What is Method Overriding?
Method overriding means redefining a method from the parent class in a subclass with the same signature.
Purpose
- Achieve runtime polymorphism
- Customize inherited behavior
Java Example
class Animal {
void speak() {
System.out.println("Animal speaks");
}
}
class Dog extends Animal {
@Override
void speak() {
System.out.println("Dog barks");
}
}
UML-style Comparison
<<class>> Calculator
+ add(int, int)
+ add(double, double)
<<class>> Animal
+ speak()
<<class>> Dog extends Animal
+ speak() // overrides
Key Differences Table
| Feature | Overloading | Overriding |
|---|---|---|
| Relationship | Same class | Parent-child (inheritance) |
| Method Signature | Must differ | Must be exactly same |
| Return Type | Can differ | Must be same or covariant |
| Access Modifier | Can be anything | Cannot reduce visibility |
| Static Methods | Can be overloaded | Cannot be overridden (they hide) |
| Polymorphism Type | Compile-time | Runtime |
Real-World Use Case: Payment Processing
Overloading
class PaymentService {
void pay(String cardNumber) {}
void pay(String cardNumber, double amount) {}
}
Overriding
class Payment {
void process() {
System.out.println("Processing payment");
}
}
class StripePayment extends Payment {
@Override
void process() {
System.out.println("Processing via Stripe");
}
}
Common Pitfalls
❌ Misunderstanding Return Types in Overloading
// INVALID - return type alone does NOT overload
int doWork() {}
String doWork() {} // compile error
❌ Forgetting @Override in Overriding
class A {
void show() {}
}
class B extends A {
void Show() {} // typo!
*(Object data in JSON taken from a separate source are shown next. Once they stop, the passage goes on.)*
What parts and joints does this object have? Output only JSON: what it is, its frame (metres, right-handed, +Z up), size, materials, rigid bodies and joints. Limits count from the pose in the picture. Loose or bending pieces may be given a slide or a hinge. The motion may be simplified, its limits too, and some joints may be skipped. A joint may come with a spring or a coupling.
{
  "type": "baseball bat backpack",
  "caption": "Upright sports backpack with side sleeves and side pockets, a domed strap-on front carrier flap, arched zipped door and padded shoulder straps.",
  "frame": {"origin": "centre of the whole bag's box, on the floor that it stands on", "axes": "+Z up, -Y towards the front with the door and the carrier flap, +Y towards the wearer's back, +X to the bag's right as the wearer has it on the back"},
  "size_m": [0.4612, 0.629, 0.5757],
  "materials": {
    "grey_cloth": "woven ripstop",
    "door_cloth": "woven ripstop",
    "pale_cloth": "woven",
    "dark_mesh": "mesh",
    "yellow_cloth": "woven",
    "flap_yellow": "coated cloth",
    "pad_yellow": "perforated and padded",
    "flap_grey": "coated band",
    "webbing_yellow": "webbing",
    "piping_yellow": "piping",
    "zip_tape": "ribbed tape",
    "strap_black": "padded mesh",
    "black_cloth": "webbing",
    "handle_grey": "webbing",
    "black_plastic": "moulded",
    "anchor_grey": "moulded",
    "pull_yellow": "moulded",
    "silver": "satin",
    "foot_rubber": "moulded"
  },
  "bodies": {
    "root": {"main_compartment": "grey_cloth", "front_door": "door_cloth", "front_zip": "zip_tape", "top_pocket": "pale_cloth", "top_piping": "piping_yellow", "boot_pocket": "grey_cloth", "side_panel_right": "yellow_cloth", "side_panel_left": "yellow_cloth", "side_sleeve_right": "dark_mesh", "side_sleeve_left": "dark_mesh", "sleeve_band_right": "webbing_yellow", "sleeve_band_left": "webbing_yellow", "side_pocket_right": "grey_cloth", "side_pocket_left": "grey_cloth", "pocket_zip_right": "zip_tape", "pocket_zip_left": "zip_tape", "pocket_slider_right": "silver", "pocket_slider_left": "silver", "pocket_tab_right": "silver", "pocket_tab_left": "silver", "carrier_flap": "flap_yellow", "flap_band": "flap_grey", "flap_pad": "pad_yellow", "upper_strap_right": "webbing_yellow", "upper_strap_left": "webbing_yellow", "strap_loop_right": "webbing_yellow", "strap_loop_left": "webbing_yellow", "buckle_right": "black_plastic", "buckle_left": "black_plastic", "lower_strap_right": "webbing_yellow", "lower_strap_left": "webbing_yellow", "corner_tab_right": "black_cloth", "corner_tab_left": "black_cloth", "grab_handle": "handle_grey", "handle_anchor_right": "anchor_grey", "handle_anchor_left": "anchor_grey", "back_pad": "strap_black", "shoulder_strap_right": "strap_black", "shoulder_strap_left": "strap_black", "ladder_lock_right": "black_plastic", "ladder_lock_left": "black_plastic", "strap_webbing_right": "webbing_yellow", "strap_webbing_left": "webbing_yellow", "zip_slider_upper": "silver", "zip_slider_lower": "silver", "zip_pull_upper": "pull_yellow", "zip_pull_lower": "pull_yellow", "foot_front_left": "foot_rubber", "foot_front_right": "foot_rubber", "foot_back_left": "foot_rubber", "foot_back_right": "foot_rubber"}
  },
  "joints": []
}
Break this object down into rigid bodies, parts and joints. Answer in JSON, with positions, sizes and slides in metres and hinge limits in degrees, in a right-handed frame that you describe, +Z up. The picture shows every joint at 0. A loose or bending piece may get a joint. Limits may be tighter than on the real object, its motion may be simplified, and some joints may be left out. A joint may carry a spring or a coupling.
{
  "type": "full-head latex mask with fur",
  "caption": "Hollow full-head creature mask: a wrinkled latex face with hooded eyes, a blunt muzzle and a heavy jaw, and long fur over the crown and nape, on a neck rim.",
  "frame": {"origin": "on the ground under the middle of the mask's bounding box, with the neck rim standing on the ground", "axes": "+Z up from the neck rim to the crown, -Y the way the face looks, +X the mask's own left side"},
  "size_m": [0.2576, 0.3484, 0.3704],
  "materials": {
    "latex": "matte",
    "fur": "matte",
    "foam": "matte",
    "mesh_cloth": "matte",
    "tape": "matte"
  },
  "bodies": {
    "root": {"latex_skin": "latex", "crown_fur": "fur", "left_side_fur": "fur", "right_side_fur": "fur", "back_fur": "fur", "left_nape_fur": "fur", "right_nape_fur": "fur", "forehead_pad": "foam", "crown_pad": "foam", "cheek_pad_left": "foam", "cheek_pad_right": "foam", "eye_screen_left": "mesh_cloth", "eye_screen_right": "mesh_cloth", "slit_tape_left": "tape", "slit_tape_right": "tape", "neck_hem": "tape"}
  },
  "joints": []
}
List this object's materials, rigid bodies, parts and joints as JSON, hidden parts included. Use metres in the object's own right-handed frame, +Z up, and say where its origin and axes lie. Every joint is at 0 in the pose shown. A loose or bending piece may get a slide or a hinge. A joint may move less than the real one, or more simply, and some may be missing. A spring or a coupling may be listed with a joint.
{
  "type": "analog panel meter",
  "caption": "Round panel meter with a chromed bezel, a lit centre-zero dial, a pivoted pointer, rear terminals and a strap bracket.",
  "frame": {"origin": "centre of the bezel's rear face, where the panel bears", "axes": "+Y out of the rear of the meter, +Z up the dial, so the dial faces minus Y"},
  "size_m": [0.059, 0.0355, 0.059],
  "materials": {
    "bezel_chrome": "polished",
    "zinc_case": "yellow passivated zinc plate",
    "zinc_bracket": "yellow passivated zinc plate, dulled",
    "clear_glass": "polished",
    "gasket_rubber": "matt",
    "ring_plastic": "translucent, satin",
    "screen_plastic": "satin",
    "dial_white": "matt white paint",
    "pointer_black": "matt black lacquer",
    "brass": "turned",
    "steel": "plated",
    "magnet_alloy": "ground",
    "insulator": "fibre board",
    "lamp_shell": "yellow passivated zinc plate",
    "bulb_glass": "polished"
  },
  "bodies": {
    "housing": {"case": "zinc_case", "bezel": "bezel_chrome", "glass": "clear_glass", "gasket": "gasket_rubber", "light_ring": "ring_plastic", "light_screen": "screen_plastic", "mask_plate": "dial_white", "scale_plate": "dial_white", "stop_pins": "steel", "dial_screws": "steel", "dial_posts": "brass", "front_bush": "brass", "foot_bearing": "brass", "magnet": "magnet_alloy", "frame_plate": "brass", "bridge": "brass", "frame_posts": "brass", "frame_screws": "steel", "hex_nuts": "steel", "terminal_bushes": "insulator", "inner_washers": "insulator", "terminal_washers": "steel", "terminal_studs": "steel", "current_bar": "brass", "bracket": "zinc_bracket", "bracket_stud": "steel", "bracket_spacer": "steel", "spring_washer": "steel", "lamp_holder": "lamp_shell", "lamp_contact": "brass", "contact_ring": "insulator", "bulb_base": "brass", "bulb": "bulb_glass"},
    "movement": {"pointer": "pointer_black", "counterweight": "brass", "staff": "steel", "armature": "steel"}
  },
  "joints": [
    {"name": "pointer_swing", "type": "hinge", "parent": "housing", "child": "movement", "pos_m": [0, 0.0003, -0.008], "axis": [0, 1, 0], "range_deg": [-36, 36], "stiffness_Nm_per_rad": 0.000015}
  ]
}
Not overriding
}
✅ Fix: Always use @Override
Edge Cases to Watch Out For
Static Method Overriding? Nope.
class A {
static void show() {}
}
class B extends A {
static void show() {} // method hiding, not overriding
}
Private Methods
Private methods cannot be overridden.
Comparison with Related Concepts
- Polymorphism: Overriding enables runtime polymorphism; overloading contributes to compile-time polymorphism.
- Shadowing: Variables can be shadowed (redeclared), similar to method hiding.
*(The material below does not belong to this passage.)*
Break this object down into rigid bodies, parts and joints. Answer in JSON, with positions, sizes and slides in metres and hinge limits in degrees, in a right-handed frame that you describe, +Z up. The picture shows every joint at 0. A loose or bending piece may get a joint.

- Abstraction: Overriding is key to implementing abstract methods.
Refactoring Example
Before: Repeating logic for different input types
class Printer {
void printInt(int x) {}
void printDouble(double x) {}
}
After: Use overloading
class Printer {
void print(int x) {}
void print(double x) {}
}
Java 17/21 Considerations
While overloading and overriding remain largely unchanged, Java 17+ features like sealed and record impact method design.
Sealed Classes + Overriding
sealed class Shape permits Circle, Square {}
final class Circle extends Shape {
@Override
public String toString() {
return "Circle";
}
}
Records: Inherited toString(), equals(), and hashCode() are auto-overridden.
record User(String name) {}
Real-World Analogy
Overloading is like a Swiss Army knife—it adapts based on what tool you use (int, double, etc.).
Overriding is like teaching your child to walk differently than you do—the same action, new behavior.
Best Practices
- Use
@Overridealways—helps catch bugs - Do not rely on return type alone for overloading
- Avoid deep override chains—prefer delegation
- Don’t override constructors—they can’t be
- Prefer composition over inheritance unless behavior extension is required
Conclusion
Both method overloading and overriding are essential OOP tools in Java, but they serve different goals. Mastering when and how to use them will help you write more flexible, clean, and scalable code.
Key Takeaways
- Overloading = same method name, different parameters (same class)
- Overriding = same method signature, subclass redefines behavior
- Overloading is resolved at compile-time
- Overriding is resolved at runtime
- Use
@Overrideto ensure correctness - Avoid common pitfalls like mismatched casing or hidden methods
FAQs
1. Can method overloading occur across classes?
No. Overloading must happen within the same class.
2. Can overloaded methods differ only in return type?
No. The parameter list must differ.
3. Can I override private methods?
No. Private methods are not inherited.
4. Can static methods be overridden?
No. They are hidden, not overridden.
5. Can constructors be overridden?
No. Constructors are not inherited, hence cannot be overridden.
6. What is covariant return type?
When an overriding method returns a subtype of the overridden method’s return type.
7. Can I overload methods based on access modifiers?
Access modifiers don’t affect overloading; only parameter lists do.
8. Can I override a method and throw a broader exception?
No. The overridden method must throw the same or a narrower exception.
9. How does polymorphism relate to overriding?
Overriding enables polymorphism through dynamic method dispatch.
10. What’s the best way to verify you’re overriding correctly?
Use the @Override annotation—always.